In reality, killing any creature in your level bracket will feasibly drop Echoes of Mortality. Within your first few kills per day you will earn anywhere between 4 to 6 Echoes. Initially starting the quest you’ll get the impression that you can quickly complete the quest for your transmog. This is not to be.

After your initial gain the drop chances reduce to a pitiful number. The highest numbers reported by WoWhead, that do not come from raid enemies or PvP-tagged targets, are a little over 1%. Most are far below that threshold, dwindling into a 0.5% range, making individual drops as difficult to obtain as Invincible’s Reins from Icecrown Citadel. This resets after the daily lockouts clock over for your server, meaning that at 8am server time, you’ll once more be able to gain 4-6 Echoes from one mob.


This is content gating at its finest. Those purchasing any collector’s edition are now essentially paying for one quest which requires hours upon hours of grinding for a cosmetic appearance with no additional lore or incumbent excitement.

This results in this very real scenario: in an effort to quickly grind through this incredibly arduous and needlessly time-gated quest, players are using the group finder. There, they are gathered together to kill as many densely packed mobs as humanly possible in the shortest amount of time to maximize their chances at getting even one Echo to drop. The two well known hotspots are the Blood Gate in Zuldazar, and the Dabrie Farmstead in Arathi Highlands. I once spent a little over 2 hours grinding through over 400 mobs for a measly 5 Echoes.

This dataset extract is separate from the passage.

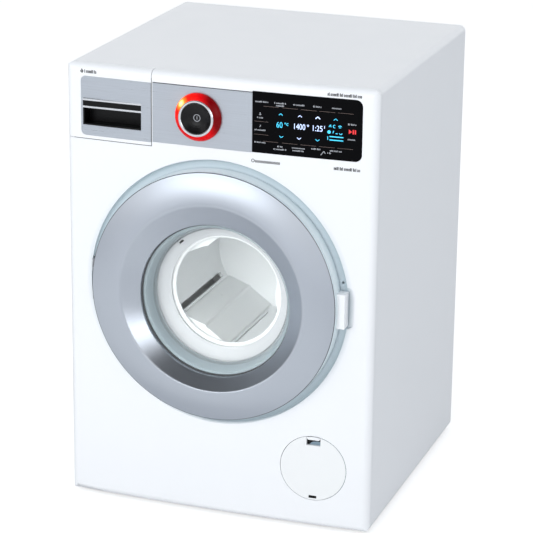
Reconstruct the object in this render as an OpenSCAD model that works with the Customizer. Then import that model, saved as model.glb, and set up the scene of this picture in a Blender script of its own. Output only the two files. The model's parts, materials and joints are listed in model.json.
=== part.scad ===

The reality is that this is all based off of luck. If you’re willing to put in the time, and you’re incredibly lucky, you’ll be able to soar through the needed Echoes with little difficulty. However, a grind that players are essentially buying into should not be faced with the same amount of time-sinking that Insane in the Membrane or Rated PvP requires. It is, by and large, no less than a slap in the face to adopters of the new Collector’s Editions. Forced arbitrary grinding for the impatient, and a needless time gating for those willing to wait. Add that to your collection tab.